Kupfer Gallery, Orbital Signs (wallpaper company), and Liquitex, for my workshop.

Inspiration

William Morris, Lubaina Himid, Yinka Shoibare, and Sonya Boyce.

Three women characters are posing in domestic backgrounds, the one on the far left is in her bedroom, draped in golden fabric, the middle is in her garden holding two plantains to her nostrils and the third, far right, is reading a book called 'The Brutish Museum'. Each figure is disguised in metallic colours, silver and gold.
The Golden Hour 1, and Silver Statues 1 and 2, 2022, installation of aluminium digital photographs on hand painted wallpaper, each picture is 30x60cm.

Abi Ola

Abi Ola’s art practice centres around family portraiture and patterns. Originally, she used to paint the details of the figures’ faces. However, over time, she became more interested in the patterns on their clothes. More recently, she has been exploring the use of emojis alongside traditional African textile motifs, and British floral designs by popular artists such as William Morris. Abi Ola’s patterns go beyond two dimensional paintings as they find their way onto the interior design of buildings, clothes, and skin. Ultimately, Abi Ola is collecting a plethora of symbols to create her own vocabulary of patterns. These are then used to express through her own made-up language of her experience of the world, as a black British female artist.

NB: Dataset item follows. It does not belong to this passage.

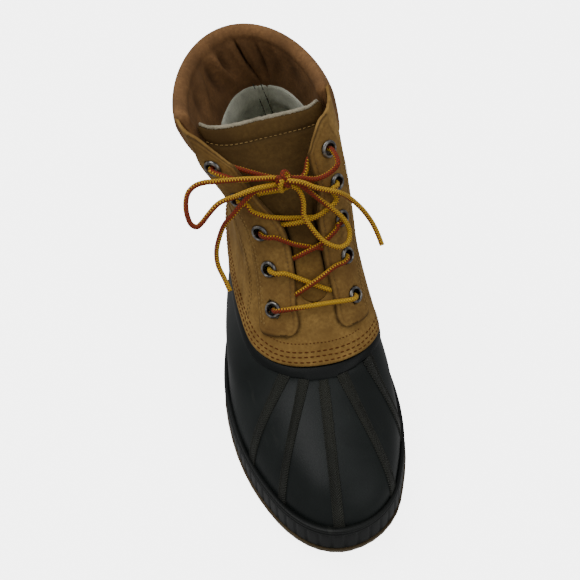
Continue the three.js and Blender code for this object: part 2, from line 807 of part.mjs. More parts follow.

Abi Ola gained her BFA from Goldsmiths, University of London in 2019, and MFA from the Slade School of Fine Art, in 2021. Recent exhibitions include ‘New Contemporaries’, a group exhibition at South London Gallery; ‘All Are Gone The Old Familiar Faces’, a solo show with Flatland Projects, Battle, 2022; ‘Love At A Distance’, a solo show as part of the Bloomsbury Festival Art Prize, 2020-21; a duo show with Ilke Cop at the VCRB Gallery, Belgium 2022; and The Slade School of Fine Art’s 150th Anniversary exhibition, 2021-22.